No es lo mismo ganar que simplemente ver cómo el otro abandona. O que dan el partido por ganado. O el otro, como en el tenis, demora en presentarse y pierde el match. Desde la mordida de Mike Tyson a la cancelación del partido Brasil y Argentina, cuando la ley interviene sobre un evento deportivo y tira la toalla, queda sabor a poco. Una sensación a película que acaba antes de tiempo. O a veces, acaba aún antes de comenzar. Puré frío. Helado derretido. 

Otra cosa es un abandono, como en el boxeo, de luchador rendido, extenuado donde el rincón decide que continuar no tiene sentido. Esa declinación, muchas veces, suma un tinte heroico al desenlace. Pero cuando interviene el afuera, la ley, los otros, cuando algo ajeno al ring, la cancha, se introduce en el campo de juego y lo joroba todo, las cosas se ponen feas.

Es como si uno viera en una película, los cables, la cámara y los utileros: el hechizo se rompe. Y cuando la ley se impone sobre el juego, genera un tendal de bronca inigualable. No hay nada peor, para el hombre moderno, que le frustren un partido. Un clásico. Una esperanza de victoria. Un duelo donde juega el otro, pero se juega a sí mismo un no sé qué. La cancelación frustra, embrolla, amarga. Pandemia mediante, nos volvimos expertos en cancelaciones de toda clase.
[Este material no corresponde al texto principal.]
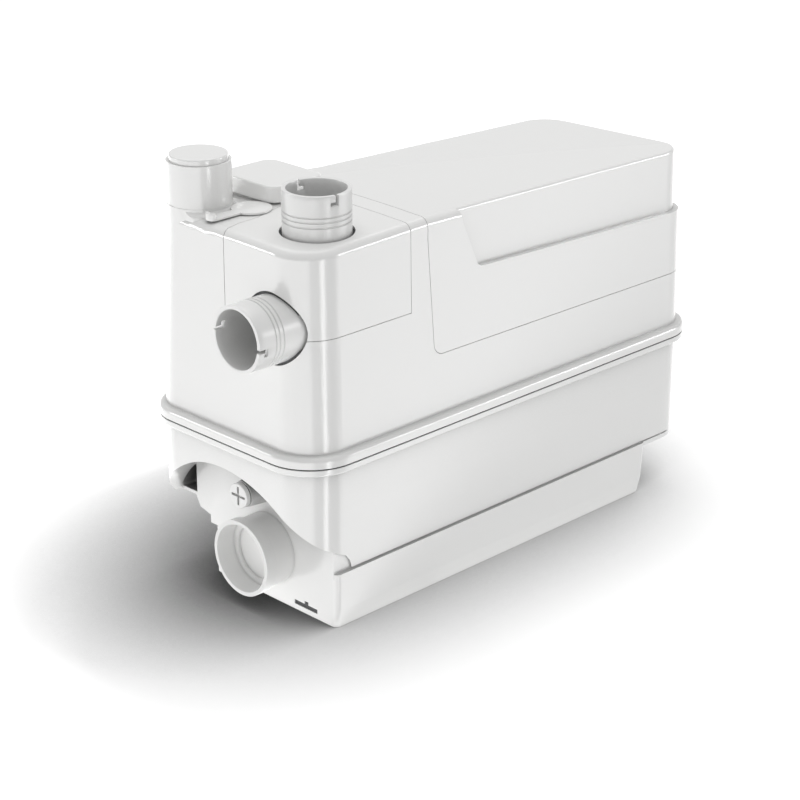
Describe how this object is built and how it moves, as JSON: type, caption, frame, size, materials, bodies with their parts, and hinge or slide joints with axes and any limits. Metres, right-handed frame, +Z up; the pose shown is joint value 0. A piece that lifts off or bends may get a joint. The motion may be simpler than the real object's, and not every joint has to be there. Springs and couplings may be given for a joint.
{
  "type": "wastewater lifting station",
  "caption": "Compact wastewater lifting station: white moulded tank and cover, two upper inlet sockets, a low inlet with flap, a discharge tower and a lift-off motor hood.",
  "frame": {"origin": "on the floor under the middle of the case flange, on the underside of the skirt", "axes": "+X along the case away from the inlets, -Y towards the front long side, +Z up"},
  "size_m": [0.3943, 0.158, 0.2806],
  "materials": {
    "case_white": "satin white moulded plastic",
    "socket_white": "satin off-white moulded plastic",
    "rubber_black": "black rubber",
    "steel": "brushed stainless steel",
    "copper": "enamelled copper winding",
    "cast_aluminium": "cast aluminium",
    "plastic_grey": "matt grey plastic",
    "plastic_black": "matt black plastic",
    "foam": "open-cell filter foam"
  },
  "bodies": {
    "station": {"tank": "case_white", "upper_cover": "case_white", "corner_panel": "case_white", "top_inlet_socket": "socket_white", "side_inlet_socket": "socket_white", "low_inlet_socket": "socket_white", "tank_gasket": "rubber_black", "top_inlet_seal": "rubber_black", "side_inlet_seal": "rubber_black", "drain_seal": "rubber_black", "discharge_hose": "rubber_black", "diaphragm": "rubber_black", "shaft_seal": "rubber_black", "air_hose": "rubber_black", "low_flap_pin": "steel", "check_flap_pin": "steel", "hose_clamps": "steel", "bearings": "steel", "stator": "steel", "motor_screws": "steel", "windings": "copper", "motor_flange": "cast_aluminium", "motor_housing": "cast_aluminium", "motor_end_cap": "cast_aluminium", "check_valve_body": "plastic_grey", "filter_basket": "plastic_grey", "pressure_tube": "plastic_grey", "pump_housing": "plastic_black", "suction_cover": "plastic_black", "strainer": "plastic_black", "pressure_switch": "plastic_black", "micro_switch": "plastic_black", "capacitor": "plastic_grey", "cable_gland": "plastic_black", "gland_nut": "plastic_black", "filter_foam": "foam"},
    "rotor": {"rotor_core": "steel", "shaft": "steel", "impeller": "plastic_black"},
    "check_flap": {"check_flap": "plastic_grey"},
    "low_flap": {"low_flap": "socket_white"},
    "riser_cap": {"riser_cap": "case_white"},
    "filter_lid": {"filter_lid": "case_white"},
    "motor_cover": {"motor_cover": "case_white"},
    "pressure_cap": {"pressure_cap": "case_white"},
    "drain_plug": {"drain_plug": "case_white"},
    "switch_plunger": {"switch_plunger": "plastic_grey"}
  },
  "joints": [
    {"name": "rotor_spin", "type": "hinge", "parent": "station", "child": "rotor", "pos_m": [0.052, -0.008, 0.15], "axis": [0, 0, 1], "continuous": true},
    {"name": "check_flap_swing", "type": "hinge", "parent": "station", "child": "check_flap", "pos_m": [-0.1724, 0.0448, 0.2094], "axis": [0, -1, 0], "range_deg": [0, 70]},
    {"name": "low_flap_swing", "type": "hinge", "parent": "station", "child": "low_flap", "pos_m": [-0.1669, -0.013, 0.0548], "axis": [0, -1, 0], "range_deg": [0, 48]},
    {"name": "riser_cap_lift", "type": "slide", "parent": "station", "child": "riser_cap", "axis": [0, 0, 1], "range_m": [0, 0.03]},
    {"name": "filter_lid_lift", "type": "slide", "parent": "station", "child": "filter_lid", "axis": [0, 0, 1], "range_m": [0, 0.03]},
    {"name": "motor_cover_lift", "type": "slide", "parent": "station", "child": "motor_cover", "axis": [0, 0, 1], "range_m": [0, 0.11]},
    {"name": "pressure_cap_turn", "type": "hinge", "parent": "station", "child": "pressure_cap", "pos_m": [-0.1425, 0.017, 0.247], "axis": [0, 0, 1], "range_deg": [0, 60]},
    {"name": "drain_plug_turn", "type": "hinge", "parent": "station", "child": "drain_plug", "pos_m": [-0.178, -0.007, 0.0745], "axis": [-1, 0, 0], "range_deg": [0, 90]},
    {"name": "switch_plunger_push", "type": "slide", "parent": "station", "child": "switch_plunger", "axis": [1, 0, 0], "range_m": [0, 0.0012]}
  ]
}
Hemos venido cancelando planes hace dos años. Estamos acostumbrados. Sin embargo, cuando la cancelación se cuela en la gran religión moderna –hablamos, obvio, del fútbol-, ay, mamita. Se pudre todo. La pelota no se mancha. El estadio no se toca. La bandera no se roba. Y sobre todo, un partido no se cancela. Que le den los puntos así a la Argentina es una victoria insípida. Un trámite burocrático y sin goles. Una firma, un papel y un sello que aseguran que uno ganó y puede continuar. Uno insiste en que la vida sea un juego. Pero muchas veces, la vida se parece una larga carambola y un eterno papeleo. Donde nadie gane y nadie pierde. Y todos se aburren soberanamente.